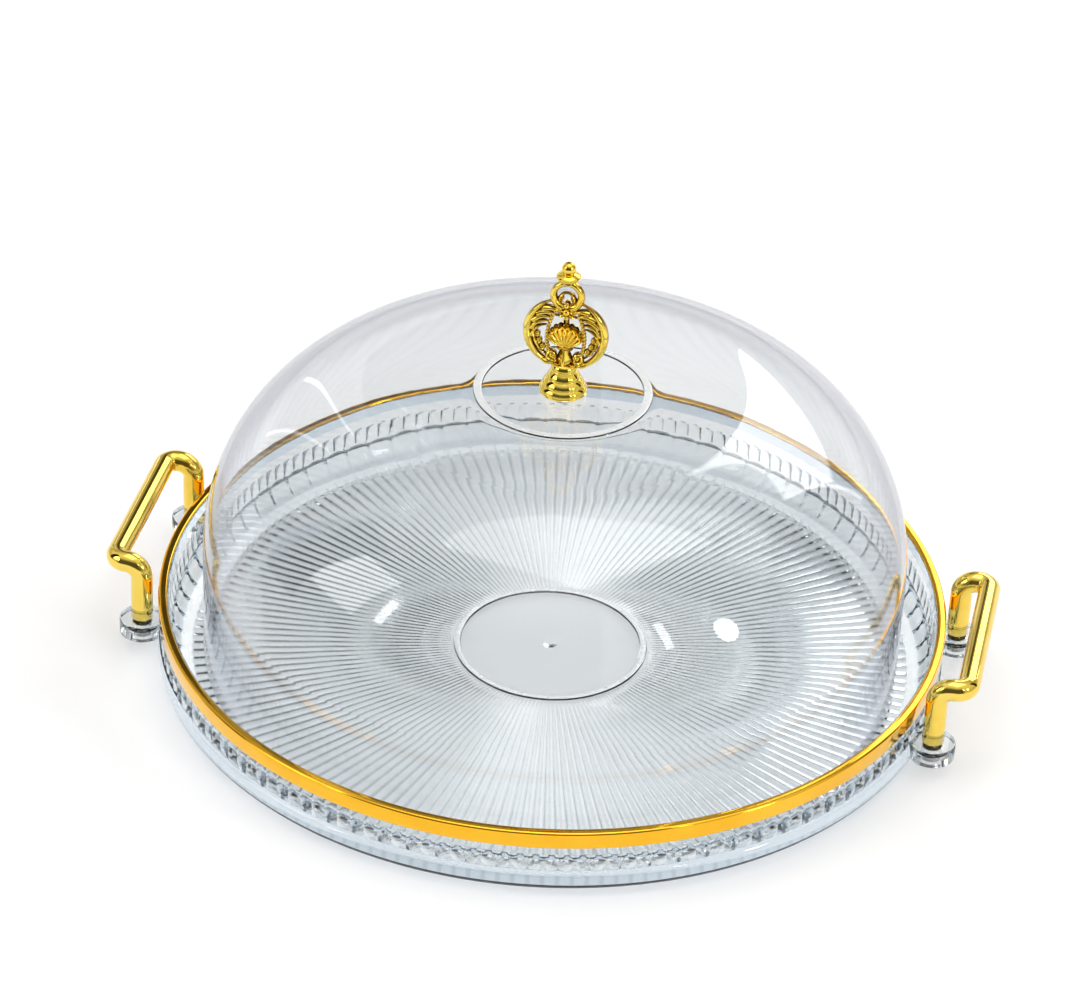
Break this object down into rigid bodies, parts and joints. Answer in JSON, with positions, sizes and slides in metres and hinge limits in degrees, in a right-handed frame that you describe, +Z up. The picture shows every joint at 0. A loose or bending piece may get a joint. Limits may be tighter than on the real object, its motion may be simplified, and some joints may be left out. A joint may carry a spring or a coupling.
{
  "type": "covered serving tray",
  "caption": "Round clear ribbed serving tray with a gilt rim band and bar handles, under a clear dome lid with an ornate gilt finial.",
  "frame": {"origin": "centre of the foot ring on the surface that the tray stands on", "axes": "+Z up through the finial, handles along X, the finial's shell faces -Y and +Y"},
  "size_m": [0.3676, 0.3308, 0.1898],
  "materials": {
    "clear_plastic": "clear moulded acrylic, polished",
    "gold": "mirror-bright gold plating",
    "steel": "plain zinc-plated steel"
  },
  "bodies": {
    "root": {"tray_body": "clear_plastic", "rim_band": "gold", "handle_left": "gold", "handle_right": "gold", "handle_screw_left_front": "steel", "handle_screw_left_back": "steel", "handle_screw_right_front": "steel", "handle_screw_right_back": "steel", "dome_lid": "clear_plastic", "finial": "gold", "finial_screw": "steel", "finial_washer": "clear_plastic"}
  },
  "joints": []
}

==================================================

• [Stated goal]:
Copy out all of the lines above exactly.

• [Task solution]:
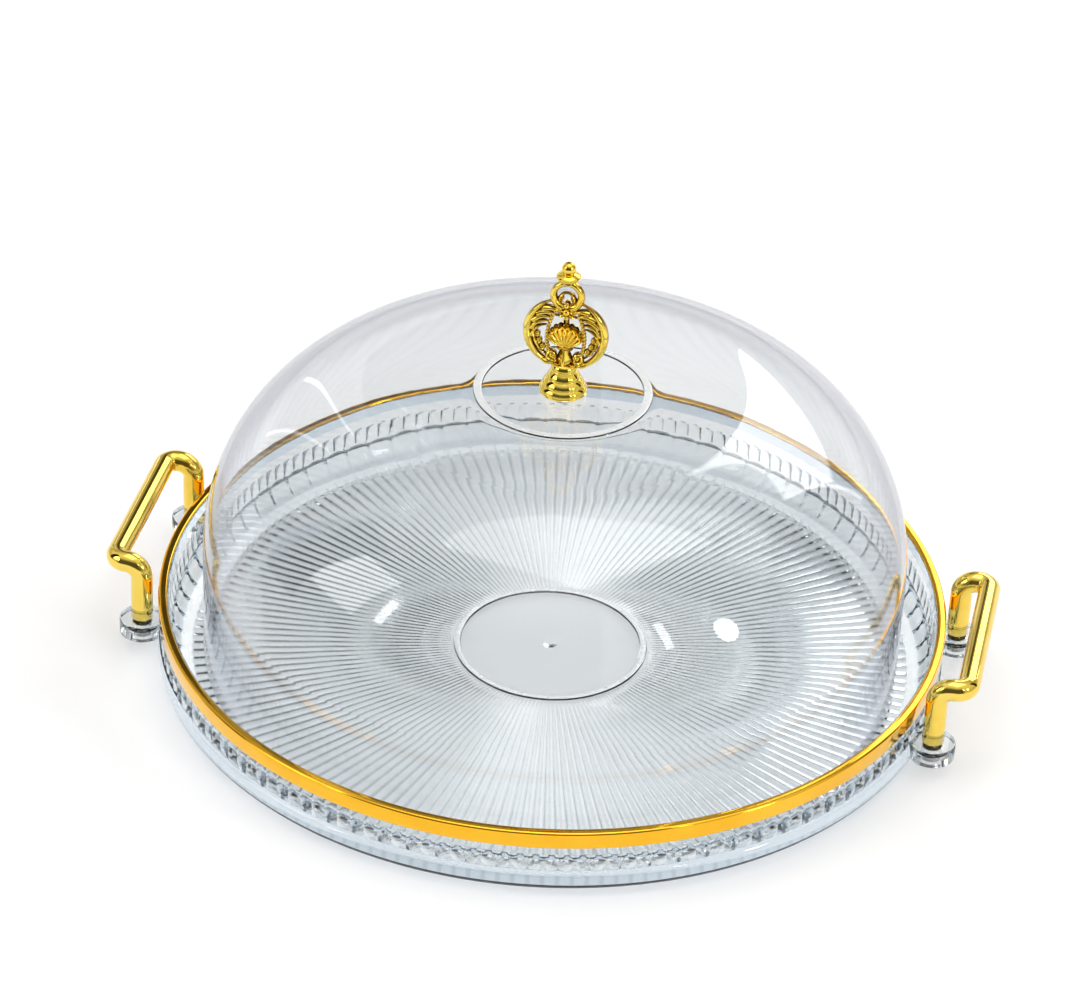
Break this object down into rigid bodies, parts and joints. Answer in JSON, with positions, sizes and slides in metres and hinge limits in degrees, in a right-handed frame that you describe, +Z up. The picture shows every joint at 0. A loose or bending piece may get a joint. Limits may be tighter than on the real object, its motion may be simplified, and some joints may be left out. A joint may carry a spring or a coupling.
{
  "type": "covered serving tray",
  "caption": "Round clear ribbed serving tray with a gilt rim band and bar handles, under a clear dome lid with an ornate gilt finial.",
  "frame": {"origin": "centre of the foot ring on the surface that the tray stands on", "axes": "+Z up through the finial, handles along X, the finial's shell faces -Y and +Y"},
  "size_m": [0.3676, 0.3308, 0.1898],
  "materials": {
    "clear_plastic": "clear moulded acrylic, polished",
    "gold": "mirror-bright gold plating",
    "steel": "plain zinc-plated steel"
  },
  "bodies": {
    "root": {"tray_body": "clear_plastic", "rim_band": "gold", "handle_left": "gold", "handle_right": "gold", "handle_screw_left_front": "steel", "handle_screw_left_back": "steel", "handle_screw_right_front": "steel", "handle_screw_right_back": "steel", "dome_lid": "clear_plastic", "finial": "gold", "finial_screw": "steel", "finial_washer": "clear_plastic"}
  },
  "joints": []
}